Given records =>
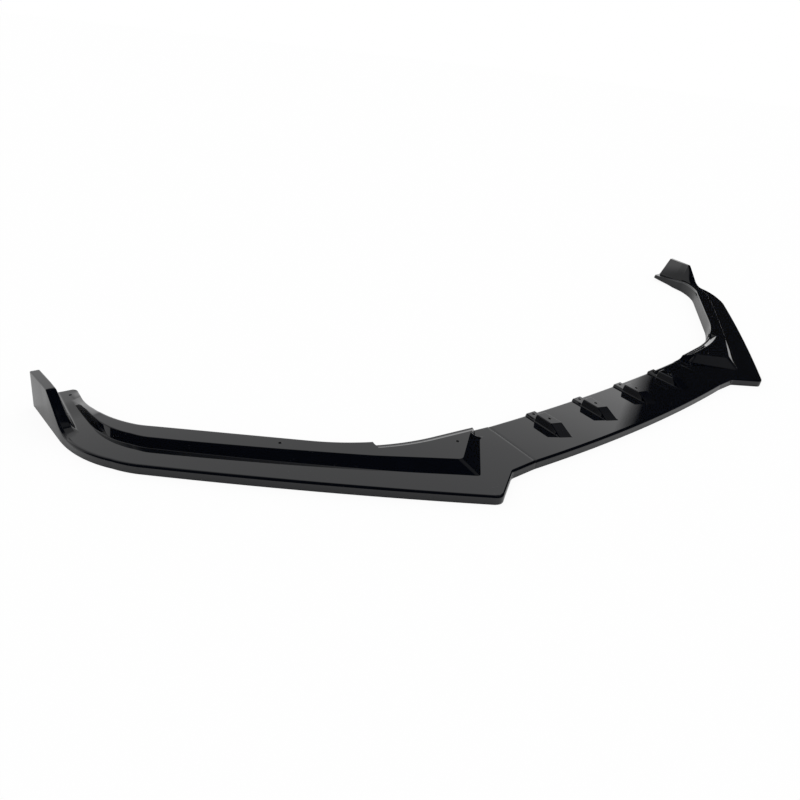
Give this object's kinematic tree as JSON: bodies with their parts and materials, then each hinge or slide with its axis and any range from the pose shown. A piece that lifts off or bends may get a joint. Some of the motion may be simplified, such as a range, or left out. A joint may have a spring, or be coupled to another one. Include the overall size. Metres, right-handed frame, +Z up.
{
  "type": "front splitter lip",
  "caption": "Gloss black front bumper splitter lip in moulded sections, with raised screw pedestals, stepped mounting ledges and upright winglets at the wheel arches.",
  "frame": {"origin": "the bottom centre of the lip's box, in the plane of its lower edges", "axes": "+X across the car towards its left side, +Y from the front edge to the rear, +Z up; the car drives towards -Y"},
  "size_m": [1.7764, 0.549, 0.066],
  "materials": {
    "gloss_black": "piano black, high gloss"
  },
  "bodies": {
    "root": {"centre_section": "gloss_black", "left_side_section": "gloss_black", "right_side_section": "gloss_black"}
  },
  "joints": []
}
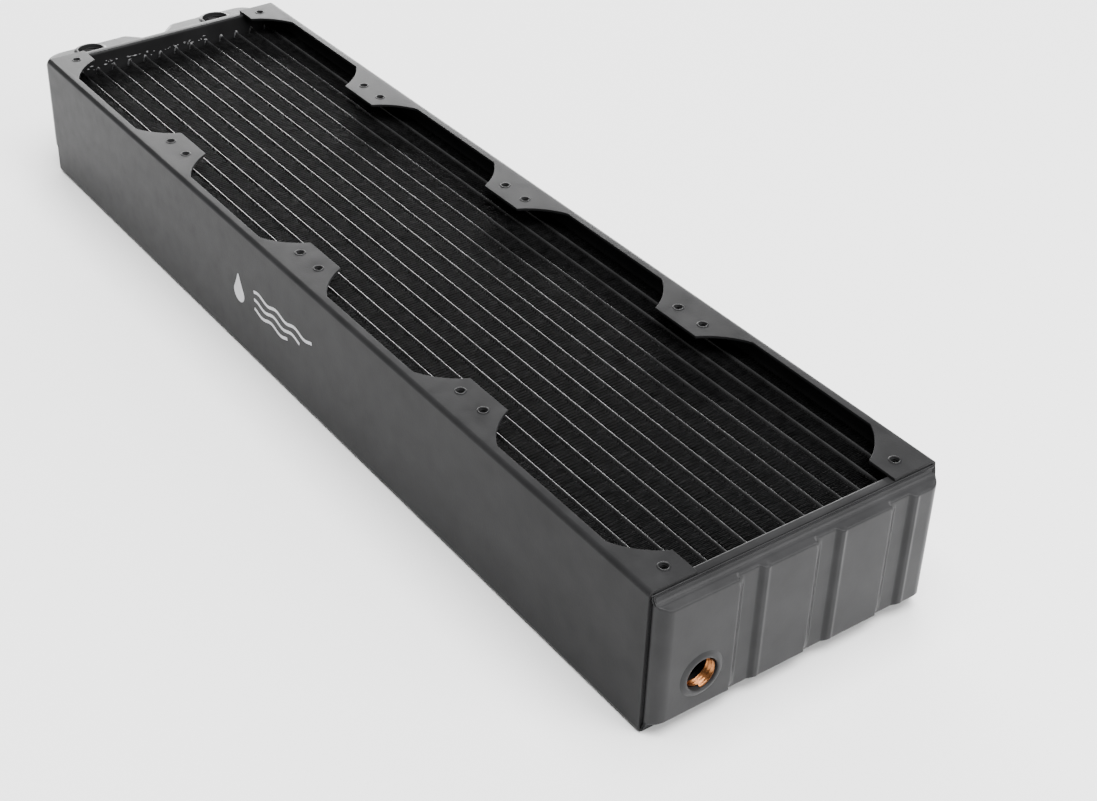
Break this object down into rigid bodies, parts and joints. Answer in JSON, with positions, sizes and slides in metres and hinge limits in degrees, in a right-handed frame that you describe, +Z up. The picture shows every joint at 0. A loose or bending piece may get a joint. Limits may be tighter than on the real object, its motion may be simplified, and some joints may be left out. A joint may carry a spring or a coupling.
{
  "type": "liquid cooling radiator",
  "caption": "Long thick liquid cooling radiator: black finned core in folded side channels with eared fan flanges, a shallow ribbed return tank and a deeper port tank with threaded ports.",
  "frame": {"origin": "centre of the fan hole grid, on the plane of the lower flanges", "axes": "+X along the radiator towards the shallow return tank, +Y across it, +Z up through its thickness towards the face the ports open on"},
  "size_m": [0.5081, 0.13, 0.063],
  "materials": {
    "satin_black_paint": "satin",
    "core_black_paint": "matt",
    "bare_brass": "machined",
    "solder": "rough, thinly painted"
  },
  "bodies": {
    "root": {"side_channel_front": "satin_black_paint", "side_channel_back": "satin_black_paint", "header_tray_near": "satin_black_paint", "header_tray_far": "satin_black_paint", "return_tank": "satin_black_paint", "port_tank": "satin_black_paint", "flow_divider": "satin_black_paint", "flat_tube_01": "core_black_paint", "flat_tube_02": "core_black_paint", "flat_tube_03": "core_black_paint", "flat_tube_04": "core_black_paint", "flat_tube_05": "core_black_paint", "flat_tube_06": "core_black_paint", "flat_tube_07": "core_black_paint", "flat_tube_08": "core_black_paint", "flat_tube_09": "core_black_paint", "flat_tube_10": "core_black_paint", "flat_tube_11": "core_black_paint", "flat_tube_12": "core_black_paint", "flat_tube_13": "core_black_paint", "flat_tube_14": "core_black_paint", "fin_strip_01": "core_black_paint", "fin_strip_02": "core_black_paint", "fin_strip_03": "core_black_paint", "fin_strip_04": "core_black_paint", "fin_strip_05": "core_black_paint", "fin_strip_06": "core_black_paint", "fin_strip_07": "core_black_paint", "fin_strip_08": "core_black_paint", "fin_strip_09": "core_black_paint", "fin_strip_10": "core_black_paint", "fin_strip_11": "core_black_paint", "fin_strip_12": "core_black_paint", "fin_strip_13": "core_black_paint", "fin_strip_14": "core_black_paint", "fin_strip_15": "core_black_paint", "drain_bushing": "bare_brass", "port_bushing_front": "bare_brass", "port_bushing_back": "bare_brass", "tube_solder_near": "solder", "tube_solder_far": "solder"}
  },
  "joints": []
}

Exercise requirements =>
Make an exact copy of the records.

Written reply =>
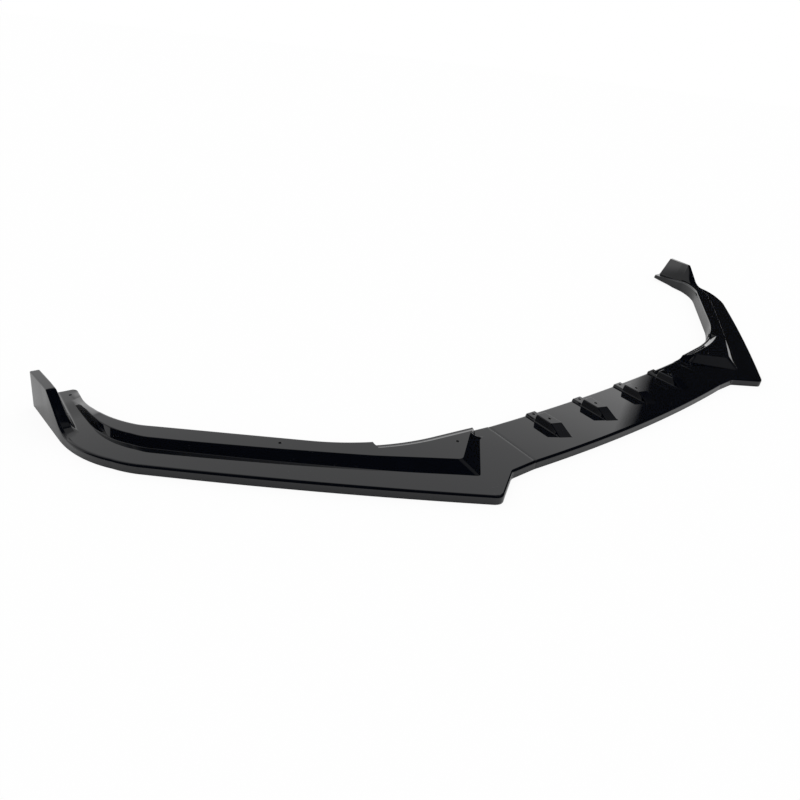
Give this object's kinematic tree as JSON: bodies with their parts and materials, then each hinge or slide with its axis and any range from the pose shown. A piece that lifts off or bends may get a joint. Some of the motion may be simplified, such as a range, or left out. A joint may have a spring, or be coupled to another one. Include the overall size. Metres, right-handed frame, +Z up.
{
  "type": "front splitter lip",
  "caption": "Gloss black front bumper splitter lip in moulded sections, with raised screw pedestals, stepped mounting ledges and upright winglets at the wheel arches.",
  "frame": {"origin": "the bottom centre of the lip's box, in the plane of its lower edges", "axes": "+X across the car towards its left side, +Y from the front edge to the rear, +Z up; the car drives towards -Y"},
  "size_m": [1.7764, 0.549, 0.066],
  "materials": {
    "gloss_black": "piano black, high gloss"
  },
  "bodies": {
    "root": {"centre_section": "gloss_black", "left_side_section": "gloss_black", "right_side_section": "gloss_black"}
  },
  "joints": []
}
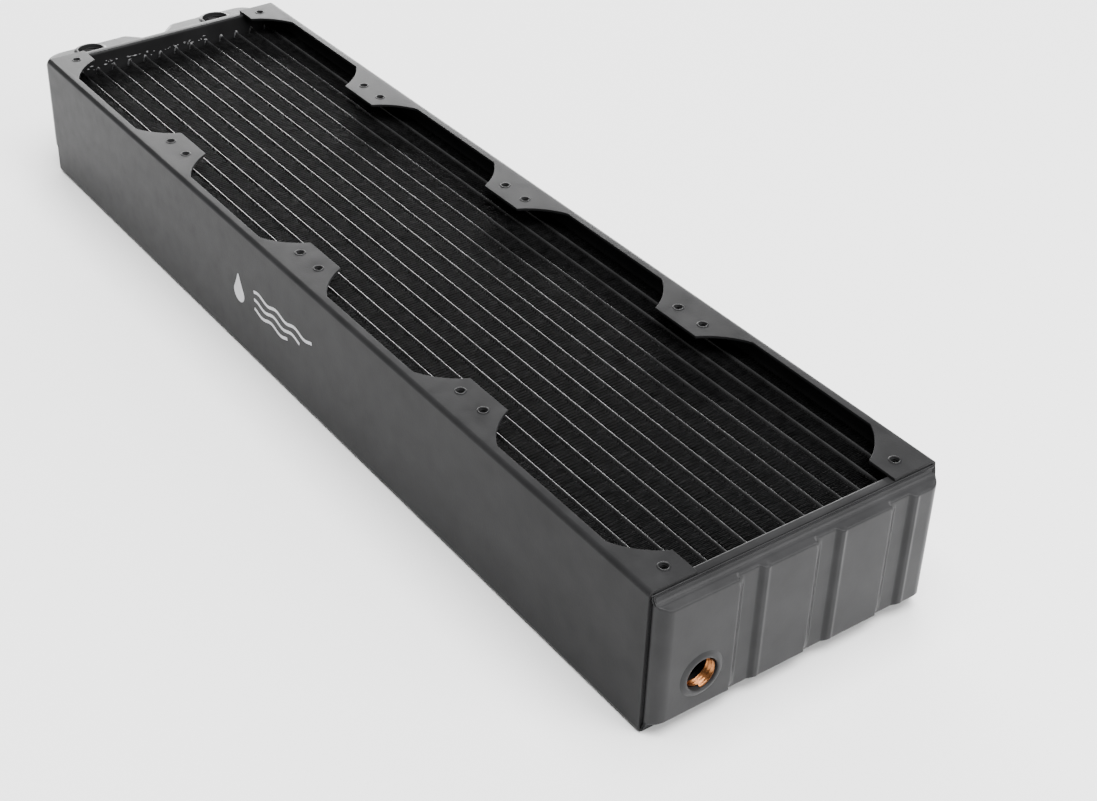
Break this object down into rigid bodies, parts and joints. Answer in JSON, with positions, sizes and slides in metres and hinge limits in degrees, in a right-handed frame that you describe, +Z up. The picture shows every joint at 0. A loose or bending piece may get a joint. Limits may be tighter than on the real object, its motion may be simplified, and some joints may be left out. A joint may carry a spring or a coupling.
{
  "type": "liquid cooling radiator",
  "caption": "Long thick liquid cooling radiator: black finned core in folded side channels with eared fan flanges, a shallow ribbed return tank and a deeper port tank with threaded ports.",
  "frame": {"origin": "centre of the fan hole grid, on the plane of the lower flanges", "axes": "+X along the radiator towards the shallow return tank, +Y across it, +Z up through its thickness towards the face the ports open on"},
  "size_m": [0.5081, 0.13, 0.063],
  "materials": {
    "satin_black_paint": "satin",
    "core_black_paint": "matt",
    "bare_brass": "machined",
    "solder": "rough, thinly painted"
  },
  "bodies": {
    "root": {"side_channel_front": "satin_black_paint", "side_channel_back": "satin_black_paint", "header_tray_near": "satin_black_paint", "header_tray_far": "satin_black_paint", "return_tank": "satin_black_paint", "port_tank": "satin_black_paint", "flow_divider": "satin_black_paint", "flat_tube_01": "core_black_paint", "flat_tube_02": "core_black_paint", "flat_tube_03": "core_black_paint", "flat_tube_04": "core_black_paint", "flat_tube_05": "core_black_paint", "flat_tube_06": "core_black_paint", "flat_tube_07": "core_black_paint", "flat_tube_08": "core_black_paint", "flat_tube_09": "core_black_paint", "flat_tube_10": "core_black_paint", "flat_tube_11": "core_black_paint", "flat_tube_12": "core_black_paint", "flat_tube_13": "core_black_paint", "flat_tube_14": "core_black_paint", "fin_strip_01": "core_black_paint", "fin_strip_02": "core_black_paint", "fin_strip_03": "core_black_paint", "fin_strip_04": "core_black_paint", "fin_strip_05": "core_black_paint", "fin_strip_06": "core_black_paint", "fin_strip_07": "core_black_paint", "fin_strip_08": "core_black_paint", "fin_strip_09": "core_black_paint", "fin_strip_10": "core_black_paint", "fin_strip_11": "core_black_paint", "fin_strip_12": "core_black_paint", "fin_strip_13": "core_black_paint", "fin_strip_14": "core_black_paint", "fin_strip_15": "core_black_paint", "drain_bushing": "bare_brass", "port_bushing_front": "bare_brass", "port_bushing_back": "bare_brass", "tube_solder_near": "solder", "tube_solder_far": "solder"}
  },
  "joints": []
}